Today, with that 6th+ gear, you can almost make it back down to idle. It wasn't uncommon for 4 cylinder carbureted cars with highway gears of the 70s to actually get 30mpg. In fact, the Pinto and Mustang II with the 4 cylinder applications did quite well on gas, for the time. I've read that they averaged about 30 and some as good as 34. So I do believe that with the right gearing those old pigs of V8's could actually do quite decent. I mean hell, the manual 2.3L in the first gen Fox Body was rated 40mpg highway and consistently got 33mpg combined. That was in 1979.
 
I agree with this. Those old cars were geared for decent acceleration (depending on the car) and not fuel economy as so many cars are now, though some cars with smaller engines had "highway" gears n the axle.
That's oversimplifying it a little - it's worth pointing out that modern performance cars are typically quicker than old ones regardless of gearing, and that fuel economy is a byproduct of inherently more efficient engines than cars used to have. Tighter tolerances, better fueling, more efficient intake designs and of course more gears in the transmission in the first place - several for acceleration and several as overdrives, effectively.

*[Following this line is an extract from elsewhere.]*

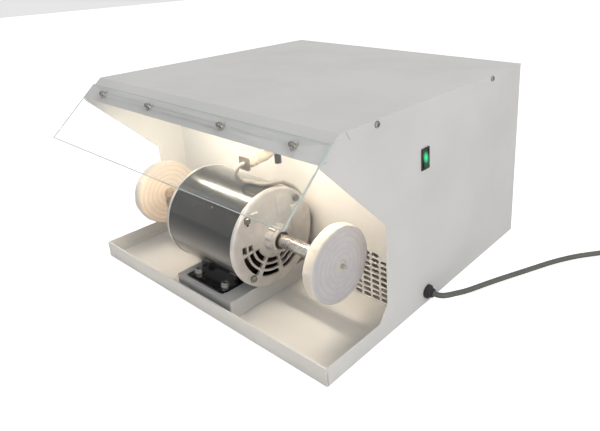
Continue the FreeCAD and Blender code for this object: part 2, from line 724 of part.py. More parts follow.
def inner_back_wall():
    made = body("inner_back_wall")
    face = sketch(made, "inner_wall_outline", "XZ", -(front + bay_depth + gauge))
    half = inner_half
    outline(face, [(-half, floor_top + rim), (-half + gauge, floor_top + rim), (-half + gauge, floor_top),
                   (half - gauge, floor_top), (half - gauge, floor_top + rim), (half, floor_top + rim),
                   (half, under_top), (-half, under_top)])
    pad(made, face, "inner_wall_pad", gauge)
    doc.recompute()
    drawn = sketch(made, "grille_slot", "XZ", -(front + bay_depth))
    slot_outline(drawn, grille_outer - slot_step_across * GRILLE_COLUMNS, grille_foot)
    slotted(made, "grille", drawn, GRILLE_COLUMNS, GRILLE_ROWS, slot_step_across, slot_step_up, True)
    outer = sketch(made, "grille_outer_slot", "XZ", -(front + bay_depth))
    slot_outline(outer, grille_outer, grille_foot)
    slotted(made, "grille_outer", outer, 1, GRILLE_ROWS - 1, slot_step_across, slot_step_up, True)
    keep(made)


duct_top = blower_level + scroll_radius
duct_foot = duct_top - duct_height
EXHAUST_COLUMNS = 4
EXHAUST_ROWS = 6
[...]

The average econobox these days has gearing biased towards efficiency, but then that's arguably how it should be.

I suppose it's also worth noting that the pursuit of efficiency is a lot more refined than it used to be. As you noted, in the 1970s they just slapped emissions controls on everything, strangling the engines in order to reduce emissions. Now, you can make an engine continually more powerful yet improve its fuel efficiency too.

To spin the "efficiency" thing another way, efficiency in terms of fuel used goes hand-in-hand with performance. In F1 at the moment the car with the most powerful powertrain (the Mercedes) also uses the least fuel over the course of a race... speed and efficiency are not mutually exclusive.